By JBizNews Desk
May 11, 2026
Venezuela’s acting President Delcy Rodríguez arrived in the Netherlands on Sunday to personally defend Caracas’s territorial claim over the resource-rich Essequibo region before the International Court of Justice, escalating one of the world’s most consequential geopolitical disputes over energy, mining, and sovereign territory.
The hearings at the Peace Palace in The Hague center on control of the Essequibo — a vast territory bordering Guyana that sits atop enormous reserves of oil, gold, diamonds, timber, and other strategic natural resources increasingly central to the future economic balance of South America.
The trip marks Rodríguez’s first foreign travel since she assumed power in January following the U.S. military capture of former President Nicolás Maduro.
“It has fallen to me to travel in the coming hours to defend our homeland,” Rodríguez said Saturday during a nationally televised address announcing the trip.
According to reporting from The Associated Press, Venezuela’s final oral arguments before the ICJ’s 15-member judicial panel are scheduled for Monday, concluding a week of hearings that began May 4.
A final ruling from the court — the principal judicial body of the United Nations — could arrive as early as August.
The economic implications stretch far beyond the two countries directly involved.
The Essequibo region covers approximately 62,000 square miles, representing more than two-thirds of Guyana’s total territory.
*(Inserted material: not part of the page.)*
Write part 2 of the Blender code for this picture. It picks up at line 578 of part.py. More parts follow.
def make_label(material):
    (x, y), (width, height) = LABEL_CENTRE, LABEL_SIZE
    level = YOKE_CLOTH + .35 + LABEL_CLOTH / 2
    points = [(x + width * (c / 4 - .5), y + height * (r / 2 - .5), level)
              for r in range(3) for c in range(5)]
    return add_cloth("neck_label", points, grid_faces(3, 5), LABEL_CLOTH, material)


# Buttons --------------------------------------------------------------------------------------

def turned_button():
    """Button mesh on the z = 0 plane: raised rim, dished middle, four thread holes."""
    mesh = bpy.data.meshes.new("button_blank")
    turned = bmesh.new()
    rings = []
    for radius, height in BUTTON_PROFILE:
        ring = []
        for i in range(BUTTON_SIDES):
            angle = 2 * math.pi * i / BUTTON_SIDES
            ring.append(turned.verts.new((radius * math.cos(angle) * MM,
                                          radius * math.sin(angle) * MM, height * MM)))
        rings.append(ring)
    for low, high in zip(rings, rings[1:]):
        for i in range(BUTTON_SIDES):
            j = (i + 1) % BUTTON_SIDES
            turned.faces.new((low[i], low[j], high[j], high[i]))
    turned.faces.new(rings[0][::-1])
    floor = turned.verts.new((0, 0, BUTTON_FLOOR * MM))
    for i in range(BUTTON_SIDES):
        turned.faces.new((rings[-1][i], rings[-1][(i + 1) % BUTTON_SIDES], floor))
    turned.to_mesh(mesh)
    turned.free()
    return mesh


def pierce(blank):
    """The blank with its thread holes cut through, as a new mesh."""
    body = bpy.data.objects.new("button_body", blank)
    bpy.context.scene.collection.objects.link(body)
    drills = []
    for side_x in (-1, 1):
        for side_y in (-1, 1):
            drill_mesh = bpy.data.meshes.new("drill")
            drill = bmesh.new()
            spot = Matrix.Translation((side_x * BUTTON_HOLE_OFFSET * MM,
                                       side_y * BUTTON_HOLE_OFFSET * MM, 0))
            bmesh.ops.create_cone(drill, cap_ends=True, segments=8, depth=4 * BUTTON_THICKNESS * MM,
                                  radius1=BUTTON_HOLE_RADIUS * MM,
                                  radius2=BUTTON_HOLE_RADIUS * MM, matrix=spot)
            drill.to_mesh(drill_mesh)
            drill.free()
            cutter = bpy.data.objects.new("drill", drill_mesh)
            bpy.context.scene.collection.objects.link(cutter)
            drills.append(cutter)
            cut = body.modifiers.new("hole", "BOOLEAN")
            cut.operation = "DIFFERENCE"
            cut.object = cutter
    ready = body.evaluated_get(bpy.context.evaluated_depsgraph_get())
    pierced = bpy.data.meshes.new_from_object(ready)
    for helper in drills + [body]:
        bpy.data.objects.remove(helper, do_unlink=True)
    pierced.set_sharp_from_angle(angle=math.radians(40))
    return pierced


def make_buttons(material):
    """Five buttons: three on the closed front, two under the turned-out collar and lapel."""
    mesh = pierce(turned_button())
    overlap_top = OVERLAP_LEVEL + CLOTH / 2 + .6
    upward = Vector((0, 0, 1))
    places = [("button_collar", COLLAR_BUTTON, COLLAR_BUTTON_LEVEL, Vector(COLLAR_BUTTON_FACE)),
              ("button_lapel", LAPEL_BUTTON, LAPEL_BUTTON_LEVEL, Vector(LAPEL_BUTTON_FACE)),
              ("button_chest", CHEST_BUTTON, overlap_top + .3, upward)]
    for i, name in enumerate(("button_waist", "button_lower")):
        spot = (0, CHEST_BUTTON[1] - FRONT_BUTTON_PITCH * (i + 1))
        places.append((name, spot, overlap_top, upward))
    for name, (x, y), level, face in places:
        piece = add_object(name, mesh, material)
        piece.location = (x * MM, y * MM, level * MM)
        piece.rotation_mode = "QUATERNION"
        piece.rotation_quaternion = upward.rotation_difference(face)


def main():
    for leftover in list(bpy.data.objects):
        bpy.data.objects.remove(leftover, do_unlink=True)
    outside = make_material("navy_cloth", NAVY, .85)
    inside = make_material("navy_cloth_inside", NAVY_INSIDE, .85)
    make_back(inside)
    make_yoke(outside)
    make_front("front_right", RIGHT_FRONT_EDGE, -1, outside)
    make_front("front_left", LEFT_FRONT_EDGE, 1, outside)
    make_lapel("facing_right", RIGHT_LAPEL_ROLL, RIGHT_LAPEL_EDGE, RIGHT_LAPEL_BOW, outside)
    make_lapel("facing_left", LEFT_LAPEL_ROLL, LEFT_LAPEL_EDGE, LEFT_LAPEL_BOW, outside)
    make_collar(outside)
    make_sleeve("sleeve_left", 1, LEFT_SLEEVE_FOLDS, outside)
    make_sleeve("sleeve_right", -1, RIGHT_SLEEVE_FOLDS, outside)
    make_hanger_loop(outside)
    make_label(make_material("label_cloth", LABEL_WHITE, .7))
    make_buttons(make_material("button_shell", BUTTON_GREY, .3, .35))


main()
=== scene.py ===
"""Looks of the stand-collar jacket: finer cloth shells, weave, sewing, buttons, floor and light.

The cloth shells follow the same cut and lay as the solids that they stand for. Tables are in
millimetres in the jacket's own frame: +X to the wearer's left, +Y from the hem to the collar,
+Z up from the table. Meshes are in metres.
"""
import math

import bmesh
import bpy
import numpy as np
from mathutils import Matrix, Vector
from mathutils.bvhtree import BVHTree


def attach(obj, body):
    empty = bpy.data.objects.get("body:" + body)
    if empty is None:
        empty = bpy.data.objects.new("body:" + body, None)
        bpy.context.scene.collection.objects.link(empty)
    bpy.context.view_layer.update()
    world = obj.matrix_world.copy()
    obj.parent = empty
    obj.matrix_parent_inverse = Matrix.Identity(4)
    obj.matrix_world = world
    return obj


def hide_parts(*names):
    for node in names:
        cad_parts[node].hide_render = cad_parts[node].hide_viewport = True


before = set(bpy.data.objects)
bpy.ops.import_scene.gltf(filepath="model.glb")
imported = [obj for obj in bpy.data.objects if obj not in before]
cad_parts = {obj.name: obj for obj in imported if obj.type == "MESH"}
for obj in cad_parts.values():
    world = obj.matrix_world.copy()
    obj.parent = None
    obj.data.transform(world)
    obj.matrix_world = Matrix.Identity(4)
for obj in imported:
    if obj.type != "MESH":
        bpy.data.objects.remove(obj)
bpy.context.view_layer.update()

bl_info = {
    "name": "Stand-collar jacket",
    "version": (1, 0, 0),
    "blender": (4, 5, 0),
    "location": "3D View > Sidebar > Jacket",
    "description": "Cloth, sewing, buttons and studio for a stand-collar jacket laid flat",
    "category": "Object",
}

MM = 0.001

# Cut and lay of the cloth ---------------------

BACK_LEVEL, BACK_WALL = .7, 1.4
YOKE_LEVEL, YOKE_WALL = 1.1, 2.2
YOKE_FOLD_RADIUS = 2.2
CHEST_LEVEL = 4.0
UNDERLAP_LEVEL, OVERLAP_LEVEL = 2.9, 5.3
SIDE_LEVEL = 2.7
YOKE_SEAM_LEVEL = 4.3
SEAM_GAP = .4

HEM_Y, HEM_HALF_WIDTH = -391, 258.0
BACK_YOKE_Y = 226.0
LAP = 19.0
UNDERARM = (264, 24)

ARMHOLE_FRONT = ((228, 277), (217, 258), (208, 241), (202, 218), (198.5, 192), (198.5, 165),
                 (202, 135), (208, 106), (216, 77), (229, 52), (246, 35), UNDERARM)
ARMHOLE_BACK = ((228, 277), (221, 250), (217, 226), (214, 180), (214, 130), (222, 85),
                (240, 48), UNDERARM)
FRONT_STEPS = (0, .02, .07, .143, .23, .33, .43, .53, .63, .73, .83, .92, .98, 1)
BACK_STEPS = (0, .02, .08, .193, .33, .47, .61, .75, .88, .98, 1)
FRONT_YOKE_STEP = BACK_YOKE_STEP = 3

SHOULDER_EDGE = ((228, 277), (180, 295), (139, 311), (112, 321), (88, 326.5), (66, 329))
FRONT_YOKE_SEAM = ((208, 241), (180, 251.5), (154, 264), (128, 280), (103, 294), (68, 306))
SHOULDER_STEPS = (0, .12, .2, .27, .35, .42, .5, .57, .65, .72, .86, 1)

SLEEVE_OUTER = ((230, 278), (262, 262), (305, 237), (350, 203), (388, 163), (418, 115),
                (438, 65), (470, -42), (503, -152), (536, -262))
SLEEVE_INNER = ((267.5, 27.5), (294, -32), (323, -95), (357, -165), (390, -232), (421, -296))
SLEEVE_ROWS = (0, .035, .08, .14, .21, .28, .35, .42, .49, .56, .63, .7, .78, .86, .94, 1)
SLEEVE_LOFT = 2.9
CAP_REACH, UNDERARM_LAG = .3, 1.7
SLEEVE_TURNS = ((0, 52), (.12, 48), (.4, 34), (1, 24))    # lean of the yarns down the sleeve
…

Its strategic significance increased dramatically over the past several years after massive offshore oil discoveries transformed Guyana into one of the fastest-growing energy producers in the world.
Oil giant ExxonMobil and its partners have already committed billions of dollars to offshore projects adjacent to the disputed territory.
Guyana currently produces roughly 750,000 barrels of oil per day, an extraordinary figure for a country with fewer than one million residents.
Analysts now estimate Guyana possesses the world’s highest per-capita crude oil reserves, fundamentally reshaping the country’s economic future and turning the territorial dispute into one of the most strategically sensitive resource battles in the Western Hemisphere.
The hearings have also intensified political tensions throughout the Caribbean and Latin America.
Guyanese Foreign Minister Hugh Hilton Todd opened proceedings last week by telling the court the territorial dispute “has been a blight on our existence as a sovereign state from the beginning.”
Todd argued that approximately 70% of Guyana’s sovereign territory is effectively under challenge.
At the heart of the dispute are sharply conflicting interpretations of history and international law.
Guyana is asking the court to reaffirm the validity of an 1899 arbitration ruling that established the current border largely in Georgetown’s favor during the British colonial era.
The Guyanese government formally brought the case before the ICJ in 2018.
Since then, the court has twice ruled that it possesses jurisdiction to hear the matter despite repeated objections from Caracas.
Venezuela rejects the legitimacy of the 1899 ruling entirely.
Caracas argues the arbitration process was tainted by collusion between British and Russian representatives and instead insists the dispute should be governed by a separate 1966 agreement signed shortly before Guyana gained independence from Britain.
Under Venezuela’s interpretation of that agreement, the Essequibo River — rather than the current internationally recognized border — should serve as the natural territorial boundary.
Venezuelan representative Samuel Moncada delivered an extended six-hour presentation before the court last week arguing that Venezuela never formally consented to allow territorial disputes to be resolved by international judicial bodies.
Caracas has simultaneously signaled it may not recognize the court’s final ruling regardless of the outcome.
Rodríguez stated publicly in August 2025 that Venezuela would reject any unfavorable ICJ decision.
The government has already taken several symbolic domestic steps reinforcing its claim over the territory.
In December 2023, Venezuela held a national referendum in which voters overwhelmingly supported the creation of a new Venezuelan state called Guayana Esequiba.
The following year, Venezuela’s legislature passed a law formally incorporating the disputed region into Venezuelan territory — moves widely condemned internationally but celebrated domestically by Venezuelan nationalists.
Guyana, meanwhile, has secured broad international backing heading into the hearings.
Regional bloc CARICOM, the European Union, the Commonwealth, and the Organization of American States have all publicly supported Guyana’s position and the authority of the ICJ process.
For global energy markets and multinational investors, the dispute carries enormous financial implications.
A ruling definitively affirming Guyana’s sovereignty would strengthen the legal foundation underpinning billions of dollars of energy investments already flowing into the country’s offshore oil sector.
Any ruling or geopolitical escalation that reopens uncertainty around territorial control could complicate future development projects and raise risks for companies operating in the region.
The stakes therefore extend far beyond diplomacy alone.
At issue is control over one of the world’s fastest-growing oil frontiers, a territory rich in strategic minerals, and a geopolitical contest increasingly tied to the broader global competition for energy and natural resources.
As the hearings conclude in The Hague, the case is emerging not simply as a border dispute between neighboring states, but as a battle over who controls one of the most economically transformative regions discovered in the Americas in generations.